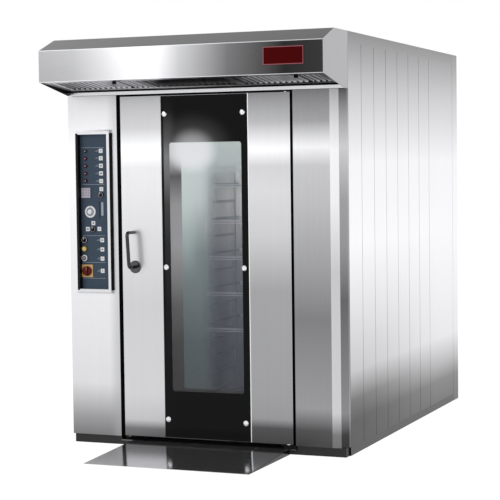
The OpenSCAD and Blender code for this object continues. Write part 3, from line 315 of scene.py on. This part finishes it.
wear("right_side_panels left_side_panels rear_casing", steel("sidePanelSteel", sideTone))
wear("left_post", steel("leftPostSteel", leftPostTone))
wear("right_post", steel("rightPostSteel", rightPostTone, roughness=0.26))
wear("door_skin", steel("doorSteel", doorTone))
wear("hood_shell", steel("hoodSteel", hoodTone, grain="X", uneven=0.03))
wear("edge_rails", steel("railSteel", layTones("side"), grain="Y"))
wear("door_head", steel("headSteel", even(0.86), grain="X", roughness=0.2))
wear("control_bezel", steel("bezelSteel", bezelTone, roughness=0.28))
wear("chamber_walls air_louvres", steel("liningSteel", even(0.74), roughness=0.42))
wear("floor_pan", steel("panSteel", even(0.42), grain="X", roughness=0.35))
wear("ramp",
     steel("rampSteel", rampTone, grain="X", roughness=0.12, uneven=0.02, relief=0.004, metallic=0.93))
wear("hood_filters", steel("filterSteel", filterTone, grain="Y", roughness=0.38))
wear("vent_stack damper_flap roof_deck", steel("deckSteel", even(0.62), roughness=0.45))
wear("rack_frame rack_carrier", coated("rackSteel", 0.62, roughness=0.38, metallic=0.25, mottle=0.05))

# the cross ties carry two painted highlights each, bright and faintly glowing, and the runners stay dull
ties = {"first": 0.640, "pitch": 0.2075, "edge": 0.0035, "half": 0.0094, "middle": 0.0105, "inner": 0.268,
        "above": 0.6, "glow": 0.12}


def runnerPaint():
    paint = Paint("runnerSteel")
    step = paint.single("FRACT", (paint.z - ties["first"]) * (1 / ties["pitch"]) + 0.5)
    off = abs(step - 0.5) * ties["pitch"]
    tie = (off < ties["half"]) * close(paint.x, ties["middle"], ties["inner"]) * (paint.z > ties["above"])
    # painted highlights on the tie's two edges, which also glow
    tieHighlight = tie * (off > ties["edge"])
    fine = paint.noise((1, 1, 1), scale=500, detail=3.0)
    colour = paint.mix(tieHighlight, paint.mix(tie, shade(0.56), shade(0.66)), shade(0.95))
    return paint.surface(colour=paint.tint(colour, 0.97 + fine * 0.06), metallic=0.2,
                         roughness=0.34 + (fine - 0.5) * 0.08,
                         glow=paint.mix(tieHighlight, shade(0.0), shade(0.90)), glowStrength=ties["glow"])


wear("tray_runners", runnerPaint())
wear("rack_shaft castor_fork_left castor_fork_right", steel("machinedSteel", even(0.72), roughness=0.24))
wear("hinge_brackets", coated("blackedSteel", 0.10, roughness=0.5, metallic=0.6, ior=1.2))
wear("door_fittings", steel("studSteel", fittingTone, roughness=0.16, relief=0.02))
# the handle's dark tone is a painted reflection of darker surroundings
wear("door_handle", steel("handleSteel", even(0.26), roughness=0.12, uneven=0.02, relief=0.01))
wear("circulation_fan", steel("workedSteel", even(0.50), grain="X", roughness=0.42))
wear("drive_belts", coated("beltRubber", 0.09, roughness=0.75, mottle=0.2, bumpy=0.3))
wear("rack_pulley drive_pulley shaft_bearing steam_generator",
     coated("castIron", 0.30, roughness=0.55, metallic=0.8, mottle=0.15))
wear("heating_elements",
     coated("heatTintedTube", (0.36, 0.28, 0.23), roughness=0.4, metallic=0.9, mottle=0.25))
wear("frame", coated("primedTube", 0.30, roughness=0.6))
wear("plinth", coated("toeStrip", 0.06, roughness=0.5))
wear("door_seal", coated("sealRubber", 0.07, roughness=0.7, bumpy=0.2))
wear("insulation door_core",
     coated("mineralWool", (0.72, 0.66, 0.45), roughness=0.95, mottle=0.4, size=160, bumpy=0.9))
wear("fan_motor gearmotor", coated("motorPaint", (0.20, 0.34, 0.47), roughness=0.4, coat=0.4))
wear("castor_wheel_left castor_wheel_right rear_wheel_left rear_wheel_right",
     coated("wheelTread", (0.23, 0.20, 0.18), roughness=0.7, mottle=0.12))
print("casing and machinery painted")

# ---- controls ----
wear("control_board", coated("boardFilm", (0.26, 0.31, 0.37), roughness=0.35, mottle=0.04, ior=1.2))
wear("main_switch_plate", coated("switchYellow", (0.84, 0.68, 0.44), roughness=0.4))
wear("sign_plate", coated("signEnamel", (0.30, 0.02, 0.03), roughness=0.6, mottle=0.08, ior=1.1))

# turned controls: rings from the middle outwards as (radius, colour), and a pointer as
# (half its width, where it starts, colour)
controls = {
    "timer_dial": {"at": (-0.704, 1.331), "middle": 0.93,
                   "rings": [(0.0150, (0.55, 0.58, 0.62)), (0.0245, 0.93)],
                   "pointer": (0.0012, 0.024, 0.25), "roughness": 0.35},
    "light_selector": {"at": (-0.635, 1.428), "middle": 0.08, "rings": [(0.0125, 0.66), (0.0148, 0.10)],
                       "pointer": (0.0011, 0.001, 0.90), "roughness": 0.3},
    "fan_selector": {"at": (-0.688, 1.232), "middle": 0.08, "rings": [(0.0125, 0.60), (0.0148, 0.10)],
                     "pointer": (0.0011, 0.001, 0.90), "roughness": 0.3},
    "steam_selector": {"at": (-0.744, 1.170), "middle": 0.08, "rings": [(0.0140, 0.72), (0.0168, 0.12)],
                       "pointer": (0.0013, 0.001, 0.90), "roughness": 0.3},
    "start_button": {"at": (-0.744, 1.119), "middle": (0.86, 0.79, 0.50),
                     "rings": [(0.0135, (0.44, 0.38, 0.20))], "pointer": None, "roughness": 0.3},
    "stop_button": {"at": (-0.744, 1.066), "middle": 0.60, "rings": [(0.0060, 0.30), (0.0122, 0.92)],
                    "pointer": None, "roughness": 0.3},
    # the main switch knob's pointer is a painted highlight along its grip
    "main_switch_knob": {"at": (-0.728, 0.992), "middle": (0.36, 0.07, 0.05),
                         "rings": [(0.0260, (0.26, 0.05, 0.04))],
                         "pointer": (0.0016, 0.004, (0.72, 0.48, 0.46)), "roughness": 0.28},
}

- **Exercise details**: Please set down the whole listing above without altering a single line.

- **Correct output**:
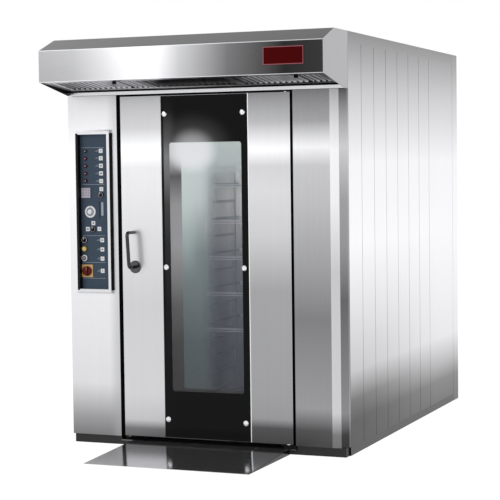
The OpenSCAD and Blender code for this object continues. Write part 3, from line 315 of scene.py on. This part finishes it.
wear("right_side_panels left_side_panels rear_casing", steel("sidePanelSteel", sideTone))
wear("left_post", steel("leftPostSteel", leftPostTone))
wear("right_post", steel("rightPostSteel", rightPostTone, roughness=0.26))
wear("door_skin", steel("doorSteel", doorTone))
wear("hood_shell", steel("hoodSteel", hoodTone, grain="X", uneven=0.03))
wear("edge_rails", steel("railSteel", layTones("side"), grain="Y"))
wear("door_head", steel("headSteel", even(0.86), grain="X", roughness=0.2))
wear("control_bezel", steel("bezelSteel", bezelTone, roughness=0.28))
wear("chamber_walls air_louvres", steel("liningSteel", even(0.74), roughness=0.42))
wear("floor_pan", steel("panSteel", even(0.42), grain="X", roughness=0.35))
wear("ramp",
     steel("rampSteel", rampTone, grain="X", roughness=0.12, uneven=0.02, relief=0.004, metallic=0.93))
wear("hood_filters", steel("filterSteel", filterTone, grain="Y", roughness=0.38))
wear("vent_stack damper_flap roof_deck", steel("deckSteel", even(0.62), roughness=0.45))
wear("rack_frame rack_carrier", coated("rackSteel", 0.62, roughness=0.38, metallic=0.25, mottle=0.05))

# the cross ties carry two painted highlights each, bright and faintly glowing, and the runners stay dull
ties = {"first": 0.640, "pitch": 0.2075, "edge": 0.0035, "half": 0.0094, "middle": 0.0105, "inner": 0.268,
        "above": 0.6, "glow": 0.12}


def runnerPaint():
    paint = Paint("runnerSteel")
    step = paint.single("FRACT", (paint.z - ties["first"]) * (1 / ties["pitch"]) + 0.5)
    off = abs(step - 0.5) * ties["pitch"]
    tie = (off < ties["half"]) * close(paint.x, ties["middle"], ties["inner"]) * (paint.z > ties["above"])
    # painted highlights on the tie's two edges, which also glow
    tieHighlight = tie * (off > ties["edge"])
    fine = paint.noise((1, 1, 1), scale=500, detail=3.0)
    colour = paint.mix(tieHighlight, paint.mix(tie, shade(0.56), shade(0.66)), shade(0.95))
    return paint.surface(colour=paint.tint(colour, 0.97 + fine * 0.06), metallic=0.2,
                         roughness=0.34 + (fine - 0.5) * 0.08,
                         glow=paint.mix(tieHighlight, shade(0.0), shade(0.90)), glowStrength=ties["glow"])


wear("tray_runners", runnerPaint())
wear("rack_shaft castor_fork_left castor_fork_right", steel("machinedSteel", even(0.72), roughness=0.24))
wear("hinge_brackets", coated("blackedSteel", 0.10, roughness=0.5, metallic=0.6, ior=1.2))
wear("door_fittings", steel("studSteel", fittingTone, roughness=0.16, relief=0.02))
# the handle's dark tone is a painted reflection of darker surroundings
wear("door_handle", steel("handleSteel", even(0.26), roughness=0.12, uneven=0.02, relief=0.01))
wear("circulation_fan", steel("workedSteel", even(0.50), grain="X", roughness=0.42))
wear("drive_belts", coated("beltRubber", 0.09, roughness=0.75, mottle=0.2, bumpy=0.3))
wear("rack_pulley drive_pulley shaft_bearing steam_generator",
     coated("castIron", 0.30, roughness=0.55, metallic=0.8, mottle=0.15))
wear("heating_elements",
     coated("heatTintedTube", (0.36, 0.28, 0.23), roughness=0.4, metallic=0.9, mottle=0.25))
wear("frame", coated("primedTube", 0.30, roughness=0.6))
wear("plinth", coated("toeStrip", 0.06, roughness=0.5))
wear("door_seal", coated("sealRubber", 0.07, roughness=0.7, bumpy=0.2))
wear("insulation door_core",
     coated("mineralWool", (0.72, 0.66, 0.45), roughness=0.95, mottle=0.4, size=160, bumpy=0.9))
wear("fan_motor gearmotor", coated("motorPaint", (0.20, 0.34, 0.47), roughness=0.4, coat=0.4))
wear("castor_wheel_left castor_wheel_right rear_wheel_left rear_wheel_right",
     coated("wheelTread", (0.23, 0.20, 0.18), roughness=0.7, mottle=0.12))
print("casing and machinery painted")

# ---- controls ----
wear("control_board", coated("boardFilm", (0.26, 0.31, 0.37), roughness=0.35, mottle=0.04, ior=1.2))
wear("main_switch_plate", coated("switchYellow", (0.84, 0.68, 0.44), roughness=0.4))
wear("sign_plate", coated("signEnamel", (0.30, 0.02, 0.03), roughness=0.6, mottle=0.08, ior=1.1))

# turned controls: rings from the middle outwards as (radius, colour), and a pointer as
# (half its width, where it starts, colour)
controls = {
    "timer_dial": {"at": (-0.704, 1.331), "middle": 0.93,
                   "rings": [(0.0150, (0.55, 0.58, 0.62)), (0.0245, 0.93)],
                   "pointer": (0.0012, 0.024, 0.25), "roughness": 0.35},
    "light_selector": {"at": (-0.635, 1.428), "middle": 0.08, "rings": [(0.0125, 0.66), (0.0148, 0.10)],
                       "pointer": (0.0011, 0.001, 0.90), "roughness": 0.3},
    "fan_selector": {"at": (-0.688, 1.232), "middle": 0.08, "rings": [(0.0125, 0.60), (0.0148, 0.10)],
                     "pointer": (0.0011, 0.001, 0.90), "roughness": 0.3},
    "steam_selector": {"at": (-0.744, 1.170), "middle": 0.08, "rings": [(0.0140, 0.72), (0.0168, 0.12)],
                       "pointer": (0.0013, 0.001, 0.90), "roughness": 0.3},
    "start_button": {"at": (-0.744, 1.119), "middle": (0.86, 0.79, 0.50),
                     "rings": [(0.0135, (0.44, 0.38, 0.20))], "pointer": None, "roughness": 0.3},
    "stop_button": {"at": (-0.744, 1.066), "middle": 0.60, "rings": [(0.0060, 0.30), (0.0122, 0.92)],
                    "pointer": None, "roughness": 0.3},
    # the main switch knob's pointer is a painted highlight along its grip
    "main_switch_knob": {"at": (-0.728, 0.992), "middle": (0.36, 0.07, 0.05),
                         "rings": [(0.0260, (0.26, 0.05, 0.04))],
                         "pointer": (0.0016, 0.004, (0.72, 0.48, 0.46)), "roughness": 0.28},
}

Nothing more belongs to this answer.